Among the records that follow, set down only the lines from the one containing "barb_tip = lip_outer - barb_reach" to the one containing "bpy.context.view_layer.update()", both included, exactly.

■ **Material**
================
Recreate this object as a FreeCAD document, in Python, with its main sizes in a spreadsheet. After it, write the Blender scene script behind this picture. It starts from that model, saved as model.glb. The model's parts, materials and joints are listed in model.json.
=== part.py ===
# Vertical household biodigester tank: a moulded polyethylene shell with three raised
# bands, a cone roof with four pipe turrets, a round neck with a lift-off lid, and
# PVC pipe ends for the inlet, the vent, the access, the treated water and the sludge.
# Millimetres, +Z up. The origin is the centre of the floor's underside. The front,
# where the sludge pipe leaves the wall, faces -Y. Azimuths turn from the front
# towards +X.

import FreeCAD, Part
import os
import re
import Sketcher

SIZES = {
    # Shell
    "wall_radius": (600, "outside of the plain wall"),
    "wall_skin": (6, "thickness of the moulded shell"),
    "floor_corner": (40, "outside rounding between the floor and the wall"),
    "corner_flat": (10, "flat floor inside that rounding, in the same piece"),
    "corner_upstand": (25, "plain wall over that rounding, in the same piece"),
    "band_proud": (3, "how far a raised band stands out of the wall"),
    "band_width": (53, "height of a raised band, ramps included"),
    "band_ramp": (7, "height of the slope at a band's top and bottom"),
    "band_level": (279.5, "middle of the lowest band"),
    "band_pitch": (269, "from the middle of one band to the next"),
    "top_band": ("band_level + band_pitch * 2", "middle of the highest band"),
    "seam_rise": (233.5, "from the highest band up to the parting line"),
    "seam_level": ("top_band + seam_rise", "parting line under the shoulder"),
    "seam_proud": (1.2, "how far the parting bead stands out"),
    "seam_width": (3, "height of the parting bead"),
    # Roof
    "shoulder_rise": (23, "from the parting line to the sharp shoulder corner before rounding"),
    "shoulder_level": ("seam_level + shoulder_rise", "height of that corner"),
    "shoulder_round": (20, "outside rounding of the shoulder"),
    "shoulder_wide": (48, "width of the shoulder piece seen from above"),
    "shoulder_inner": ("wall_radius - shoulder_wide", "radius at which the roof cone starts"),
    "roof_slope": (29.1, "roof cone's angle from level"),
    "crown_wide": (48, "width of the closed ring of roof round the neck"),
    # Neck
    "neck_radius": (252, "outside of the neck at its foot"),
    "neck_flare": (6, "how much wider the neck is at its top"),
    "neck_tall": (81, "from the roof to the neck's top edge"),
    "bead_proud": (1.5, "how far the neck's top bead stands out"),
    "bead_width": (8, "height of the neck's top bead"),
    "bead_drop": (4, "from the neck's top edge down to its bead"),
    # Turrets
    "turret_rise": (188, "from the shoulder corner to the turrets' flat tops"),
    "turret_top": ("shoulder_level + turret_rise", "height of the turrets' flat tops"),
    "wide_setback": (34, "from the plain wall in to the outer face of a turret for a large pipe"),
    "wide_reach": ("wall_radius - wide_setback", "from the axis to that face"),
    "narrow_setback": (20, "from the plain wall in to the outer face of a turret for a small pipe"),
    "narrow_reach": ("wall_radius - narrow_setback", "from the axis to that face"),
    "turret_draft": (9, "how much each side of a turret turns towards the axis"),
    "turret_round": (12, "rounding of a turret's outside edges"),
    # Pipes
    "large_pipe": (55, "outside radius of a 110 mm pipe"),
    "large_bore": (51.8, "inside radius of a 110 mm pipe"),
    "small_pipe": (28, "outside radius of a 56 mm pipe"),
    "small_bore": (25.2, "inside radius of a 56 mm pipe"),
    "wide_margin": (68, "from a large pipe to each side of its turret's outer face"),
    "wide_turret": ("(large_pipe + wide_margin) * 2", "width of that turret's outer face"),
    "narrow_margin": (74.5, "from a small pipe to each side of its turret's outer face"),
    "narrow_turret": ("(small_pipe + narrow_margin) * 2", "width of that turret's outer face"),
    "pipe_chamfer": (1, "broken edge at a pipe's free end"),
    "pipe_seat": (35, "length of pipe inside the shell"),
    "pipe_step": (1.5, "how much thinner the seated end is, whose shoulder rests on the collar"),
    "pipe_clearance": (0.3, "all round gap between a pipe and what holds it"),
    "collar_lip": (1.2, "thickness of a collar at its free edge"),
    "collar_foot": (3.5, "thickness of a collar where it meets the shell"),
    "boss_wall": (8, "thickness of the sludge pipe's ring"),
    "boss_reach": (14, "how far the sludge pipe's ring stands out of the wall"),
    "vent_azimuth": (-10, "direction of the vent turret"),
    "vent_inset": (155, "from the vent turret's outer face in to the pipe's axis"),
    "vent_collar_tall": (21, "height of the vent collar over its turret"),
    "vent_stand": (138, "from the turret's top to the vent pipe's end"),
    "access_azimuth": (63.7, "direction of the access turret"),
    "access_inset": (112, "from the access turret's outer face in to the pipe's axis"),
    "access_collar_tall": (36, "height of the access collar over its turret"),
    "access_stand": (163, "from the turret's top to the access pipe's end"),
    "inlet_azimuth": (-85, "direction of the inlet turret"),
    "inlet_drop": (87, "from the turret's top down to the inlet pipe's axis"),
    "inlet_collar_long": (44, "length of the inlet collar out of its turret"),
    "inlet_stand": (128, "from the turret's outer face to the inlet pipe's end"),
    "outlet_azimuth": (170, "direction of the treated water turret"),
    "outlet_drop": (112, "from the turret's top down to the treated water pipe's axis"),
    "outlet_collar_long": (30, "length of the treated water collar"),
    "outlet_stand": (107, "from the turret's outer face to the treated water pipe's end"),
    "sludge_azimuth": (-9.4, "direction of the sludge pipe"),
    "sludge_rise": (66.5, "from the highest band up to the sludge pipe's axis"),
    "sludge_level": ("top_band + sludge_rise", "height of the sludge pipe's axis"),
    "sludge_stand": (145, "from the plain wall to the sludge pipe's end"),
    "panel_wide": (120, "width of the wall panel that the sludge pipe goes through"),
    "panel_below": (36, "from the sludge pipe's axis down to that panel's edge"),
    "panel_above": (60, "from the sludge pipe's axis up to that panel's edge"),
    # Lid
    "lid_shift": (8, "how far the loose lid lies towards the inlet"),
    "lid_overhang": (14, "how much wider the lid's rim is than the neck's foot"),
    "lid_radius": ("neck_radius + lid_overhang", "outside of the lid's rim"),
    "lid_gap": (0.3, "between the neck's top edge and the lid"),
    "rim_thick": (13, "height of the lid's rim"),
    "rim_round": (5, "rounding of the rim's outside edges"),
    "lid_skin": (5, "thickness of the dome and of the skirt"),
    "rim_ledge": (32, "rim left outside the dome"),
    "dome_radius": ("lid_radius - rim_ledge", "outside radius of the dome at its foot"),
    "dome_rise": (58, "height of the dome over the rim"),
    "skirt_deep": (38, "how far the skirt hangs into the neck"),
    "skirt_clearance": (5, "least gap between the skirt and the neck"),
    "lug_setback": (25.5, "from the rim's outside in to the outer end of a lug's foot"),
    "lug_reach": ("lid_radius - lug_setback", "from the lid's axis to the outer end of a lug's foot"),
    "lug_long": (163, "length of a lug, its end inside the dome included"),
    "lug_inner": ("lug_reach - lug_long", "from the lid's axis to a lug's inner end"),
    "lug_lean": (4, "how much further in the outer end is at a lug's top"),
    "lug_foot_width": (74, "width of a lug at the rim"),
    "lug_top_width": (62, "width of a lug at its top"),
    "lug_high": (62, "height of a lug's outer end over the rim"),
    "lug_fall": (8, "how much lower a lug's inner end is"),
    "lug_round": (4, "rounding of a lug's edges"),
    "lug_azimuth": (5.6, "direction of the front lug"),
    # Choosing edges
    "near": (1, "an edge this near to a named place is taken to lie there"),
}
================
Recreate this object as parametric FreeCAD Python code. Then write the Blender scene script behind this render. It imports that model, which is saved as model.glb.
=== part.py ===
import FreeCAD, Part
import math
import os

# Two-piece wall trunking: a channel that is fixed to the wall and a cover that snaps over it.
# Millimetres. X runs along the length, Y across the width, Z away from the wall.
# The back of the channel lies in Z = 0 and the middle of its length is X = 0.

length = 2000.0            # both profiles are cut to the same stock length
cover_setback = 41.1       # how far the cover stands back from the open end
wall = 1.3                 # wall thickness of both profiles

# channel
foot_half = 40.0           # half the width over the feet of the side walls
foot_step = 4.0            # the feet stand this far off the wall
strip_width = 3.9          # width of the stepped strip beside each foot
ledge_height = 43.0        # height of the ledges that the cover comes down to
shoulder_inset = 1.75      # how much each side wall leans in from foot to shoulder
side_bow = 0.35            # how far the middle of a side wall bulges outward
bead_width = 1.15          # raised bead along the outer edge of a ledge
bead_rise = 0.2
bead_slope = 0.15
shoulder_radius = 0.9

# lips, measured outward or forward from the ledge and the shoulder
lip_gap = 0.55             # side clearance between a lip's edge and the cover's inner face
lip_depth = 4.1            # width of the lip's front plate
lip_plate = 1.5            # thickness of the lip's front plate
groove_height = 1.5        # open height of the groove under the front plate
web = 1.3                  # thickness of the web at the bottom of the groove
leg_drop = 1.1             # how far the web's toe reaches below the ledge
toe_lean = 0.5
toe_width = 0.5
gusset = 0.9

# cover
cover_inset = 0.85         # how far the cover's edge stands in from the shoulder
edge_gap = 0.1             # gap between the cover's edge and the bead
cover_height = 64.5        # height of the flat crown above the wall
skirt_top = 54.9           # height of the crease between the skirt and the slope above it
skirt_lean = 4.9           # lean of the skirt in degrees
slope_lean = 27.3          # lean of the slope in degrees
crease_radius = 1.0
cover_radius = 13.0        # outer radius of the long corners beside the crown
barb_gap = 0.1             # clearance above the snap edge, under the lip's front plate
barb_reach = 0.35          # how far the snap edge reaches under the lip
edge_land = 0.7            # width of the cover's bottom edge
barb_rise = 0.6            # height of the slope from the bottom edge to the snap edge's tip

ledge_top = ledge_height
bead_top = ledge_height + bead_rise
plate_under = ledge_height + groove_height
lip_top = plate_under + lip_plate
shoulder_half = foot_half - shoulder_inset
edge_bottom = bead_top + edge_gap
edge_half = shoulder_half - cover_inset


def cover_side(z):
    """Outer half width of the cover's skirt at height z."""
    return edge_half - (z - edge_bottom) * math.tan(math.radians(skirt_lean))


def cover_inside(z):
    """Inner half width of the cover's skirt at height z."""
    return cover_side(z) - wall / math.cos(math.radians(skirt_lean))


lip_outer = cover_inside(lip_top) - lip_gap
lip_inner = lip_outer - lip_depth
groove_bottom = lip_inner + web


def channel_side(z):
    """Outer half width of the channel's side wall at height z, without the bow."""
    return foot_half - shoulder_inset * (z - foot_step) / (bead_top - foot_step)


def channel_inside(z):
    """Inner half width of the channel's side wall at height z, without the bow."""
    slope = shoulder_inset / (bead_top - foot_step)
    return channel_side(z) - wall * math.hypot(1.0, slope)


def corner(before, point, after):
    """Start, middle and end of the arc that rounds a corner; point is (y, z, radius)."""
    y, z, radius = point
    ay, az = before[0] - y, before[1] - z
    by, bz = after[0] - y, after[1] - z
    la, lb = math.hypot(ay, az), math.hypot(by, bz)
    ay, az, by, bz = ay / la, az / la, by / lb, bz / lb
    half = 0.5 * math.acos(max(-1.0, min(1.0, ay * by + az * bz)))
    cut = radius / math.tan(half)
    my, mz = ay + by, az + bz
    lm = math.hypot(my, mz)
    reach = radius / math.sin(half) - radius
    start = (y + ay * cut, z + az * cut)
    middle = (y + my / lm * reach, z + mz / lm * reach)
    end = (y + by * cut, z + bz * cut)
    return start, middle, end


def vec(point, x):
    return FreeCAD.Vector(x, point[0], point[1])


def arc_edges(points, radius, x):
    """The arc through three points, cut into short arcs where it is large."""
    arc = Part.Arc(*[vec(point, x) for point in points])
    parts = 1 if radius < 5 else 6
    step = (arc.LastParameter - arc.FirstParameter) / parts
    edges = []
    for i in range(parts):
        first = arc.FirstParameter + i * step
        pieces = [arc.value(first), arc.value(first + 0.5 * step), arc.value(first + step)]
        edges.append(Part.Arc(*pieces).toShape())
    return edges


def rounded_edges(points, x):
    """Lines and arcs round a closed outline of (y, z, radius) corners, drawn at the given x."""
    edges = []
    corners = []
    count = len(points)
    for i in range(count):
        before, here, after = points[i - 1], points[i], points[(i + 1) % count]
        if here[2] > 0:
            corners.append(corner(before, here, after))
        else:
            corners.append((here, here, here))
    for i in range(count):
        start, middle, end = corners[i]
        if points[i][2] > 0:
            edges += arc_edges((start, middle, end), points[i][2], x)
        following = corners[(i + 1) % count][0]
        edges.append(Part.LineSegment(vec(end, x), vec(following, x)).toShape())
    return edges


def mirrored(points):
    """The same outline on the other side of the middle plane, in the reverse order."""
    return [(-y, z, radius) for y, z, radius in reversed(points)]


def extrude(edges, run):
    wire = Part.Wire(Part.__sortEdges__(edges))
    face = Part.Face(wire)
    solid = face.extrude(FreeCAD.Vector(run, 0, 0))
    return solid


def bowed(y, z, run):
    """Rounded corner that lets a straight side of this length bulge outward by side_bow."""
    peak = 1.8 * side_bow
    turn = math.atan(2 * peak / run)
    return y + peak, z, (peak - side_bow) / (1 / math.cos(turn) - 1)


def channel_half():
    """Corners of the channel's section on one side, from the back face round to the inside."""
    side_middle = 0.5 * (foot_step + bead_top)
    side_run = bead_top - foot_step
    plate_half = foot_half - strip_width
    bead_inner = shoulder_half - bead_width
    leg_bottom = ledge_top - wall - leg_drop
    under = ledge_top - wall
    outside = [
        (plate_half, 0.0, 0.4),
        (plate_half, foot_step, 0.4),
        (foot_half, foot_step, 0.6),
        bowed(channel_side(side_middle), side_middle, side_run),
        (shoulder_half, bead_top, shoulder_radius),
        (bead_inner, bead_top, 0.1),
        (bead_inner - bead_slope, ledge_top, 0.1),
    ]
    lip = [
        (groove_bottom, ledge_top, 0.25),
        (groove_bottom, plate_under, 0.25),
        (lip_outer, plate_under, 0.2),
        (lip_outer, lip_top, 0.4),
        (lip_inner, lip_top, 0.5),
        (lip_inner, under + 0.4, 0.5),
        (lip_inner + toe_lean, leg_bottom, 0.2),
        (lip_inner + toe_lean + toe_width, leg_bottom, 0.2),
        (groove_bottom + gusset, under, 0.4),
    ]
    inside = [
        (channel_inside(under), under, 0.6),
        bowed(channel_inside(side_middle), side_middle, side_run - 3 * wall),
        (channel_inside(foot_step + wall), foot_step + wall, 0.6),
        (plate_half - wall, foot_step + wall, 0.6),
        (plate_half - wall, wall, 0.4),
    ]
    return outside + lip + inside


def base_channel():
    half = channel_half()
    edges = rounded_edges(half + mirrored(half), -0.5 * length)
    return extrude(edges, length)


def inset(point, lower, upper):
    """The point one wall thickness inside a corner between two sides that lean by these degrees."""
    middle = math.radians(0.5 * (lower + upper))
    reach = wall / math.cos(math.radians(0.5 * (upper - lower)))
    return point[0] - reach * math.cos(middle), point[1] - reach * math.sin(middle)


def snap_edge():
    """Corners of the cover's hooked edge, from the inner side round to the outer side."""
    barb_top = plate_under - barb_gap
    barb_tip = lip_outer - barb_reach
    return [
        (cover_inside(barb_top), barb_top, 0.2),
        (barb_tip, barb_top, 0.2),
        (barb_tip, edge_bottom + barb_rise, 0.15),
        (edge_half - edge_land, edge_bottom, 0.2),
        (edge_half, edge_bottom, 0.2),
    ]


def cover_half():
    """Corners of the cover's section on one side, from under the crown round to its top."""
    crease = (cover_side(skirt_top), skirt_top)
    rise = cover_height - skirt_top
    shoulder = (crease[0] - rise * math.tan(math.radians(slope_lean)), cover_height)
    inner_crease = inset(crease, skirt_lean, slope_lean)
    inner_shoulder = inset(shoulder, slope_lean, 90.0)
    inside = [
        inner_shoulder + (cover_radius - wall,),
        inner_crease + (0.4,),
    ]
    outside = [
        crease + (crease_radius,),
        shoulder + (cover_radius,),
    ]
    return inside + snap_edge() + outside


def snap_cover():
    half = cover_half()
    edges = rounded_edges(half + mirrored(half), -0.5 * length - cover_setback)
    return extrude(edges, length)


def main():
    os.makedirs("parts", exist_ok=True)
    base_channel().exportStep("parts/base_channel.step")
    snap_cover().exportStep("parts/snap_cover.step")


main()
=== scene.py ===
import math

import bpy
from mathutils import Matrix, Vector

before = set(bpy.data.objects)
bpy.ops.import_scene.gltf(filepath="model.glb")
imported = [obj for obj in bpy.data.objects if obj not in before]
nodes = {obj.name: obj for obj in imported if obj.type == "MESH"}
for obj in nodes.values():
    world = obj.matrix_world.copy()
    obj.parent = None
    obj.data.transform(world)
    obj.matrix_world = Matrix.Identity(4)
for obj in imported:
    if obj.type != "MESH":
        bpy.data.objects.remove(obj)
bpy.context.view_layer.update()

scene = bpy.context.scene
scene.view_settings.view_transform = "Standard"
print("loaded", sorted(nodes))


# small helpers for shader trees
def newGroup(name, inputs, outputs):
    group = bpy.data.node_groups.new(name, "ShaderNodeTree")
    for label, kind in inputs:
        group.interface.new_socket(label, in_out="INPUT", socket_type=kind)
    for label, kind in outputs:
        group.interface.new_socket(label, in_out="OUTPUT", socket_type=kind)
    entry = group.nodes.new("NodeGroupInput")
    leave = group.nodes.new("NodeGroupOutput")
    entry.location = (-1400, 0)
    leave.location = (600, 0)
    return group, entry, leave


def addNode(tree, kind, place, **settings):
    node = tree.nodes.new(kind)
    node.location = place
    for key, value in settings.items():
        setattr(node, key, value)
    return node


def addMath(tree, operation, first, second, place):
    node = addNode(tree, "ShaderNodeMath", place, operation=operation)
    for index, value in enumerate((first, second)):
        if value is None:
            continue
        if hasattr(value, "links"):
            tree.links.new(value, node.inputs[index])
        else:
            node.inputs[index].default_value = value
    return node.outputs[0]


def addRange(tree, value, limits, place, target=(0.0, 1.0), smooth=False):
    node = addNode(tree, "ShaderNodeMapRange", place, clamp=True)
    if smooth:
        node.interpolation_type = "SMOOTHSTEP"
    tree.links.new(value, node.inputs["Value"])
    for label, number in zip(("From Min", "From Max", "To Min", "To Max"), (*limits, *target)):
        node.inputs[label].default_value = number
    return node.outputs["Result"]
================
■ **Written solution**
    barb_tip = lip_outer - barb_reach
    return [
        (cover_inside(barb_top), barb_top, 0.2),
        (barb_tip, barb_top, 0.2),
        (barb_tip, edge_bottom + barb_rise, 0.15),
        (edge_half - edge_land, edge_bottom, 0.2),
        (edge_half, edge_bottom, 0.2),
    ]


def cover_half():
    """Corners of the cover's section on one side, from under the crown round to its top."""
    crease = (cover_side(skirt_top), skirt_top)
    rise = cover_height - skirt_top
    shoulder = (crease[0] - rise * math.tan(math.radians(slope_lean)), cover_height)
    inner_crease = inset(crease, skirt_lean, slope_lean)
    inner_shoulder = inset(shoulder, slope_lean, 90.0)
    inside = [
        inner_shoulder + (cover_radius - wall,),
        inner_crease + (0.4,),
    ]
    outside = [
        crease + (crease_radius,),
        shoulder + (cover_radius,),
    ]
    return inside + snap_edge() + outside


def snap_cover():
    half = cover_half()
    edges = rounded_edges(half + mirrored(half), -0.5 * length - cover_setback)
    return extrude(edges, length)


def main():
    os.makedirs("parts", exist_ok=True)
    base_channel().exportStep("parts/base_channel.step")
    snap_cover().exportStep("parts/snap_cover.step")


main()
=== scene.py ===
import math

import bpy
from mathutils import Matrix, Vector

before = set(bpy.data.objects)
bpy.ops.import_scene.gltf(filepath="model.glb")
imported = [obj for obj in bpy.data.objects if obj not in before]
nodes = {obj.name: obj for obj in imported if obj.type == "MESH"}
for obj in nodes.values():
    world = obj.matrix_world.copy()
    obj.parent = None
    obj.data.transform(world)
    obj.matrix_world = Matrix.Identity(4)
for obj in imported:
    if obj.type != "MESH":
        bpy.data.objects.remove(obj)
bpy.context.view_layer.update()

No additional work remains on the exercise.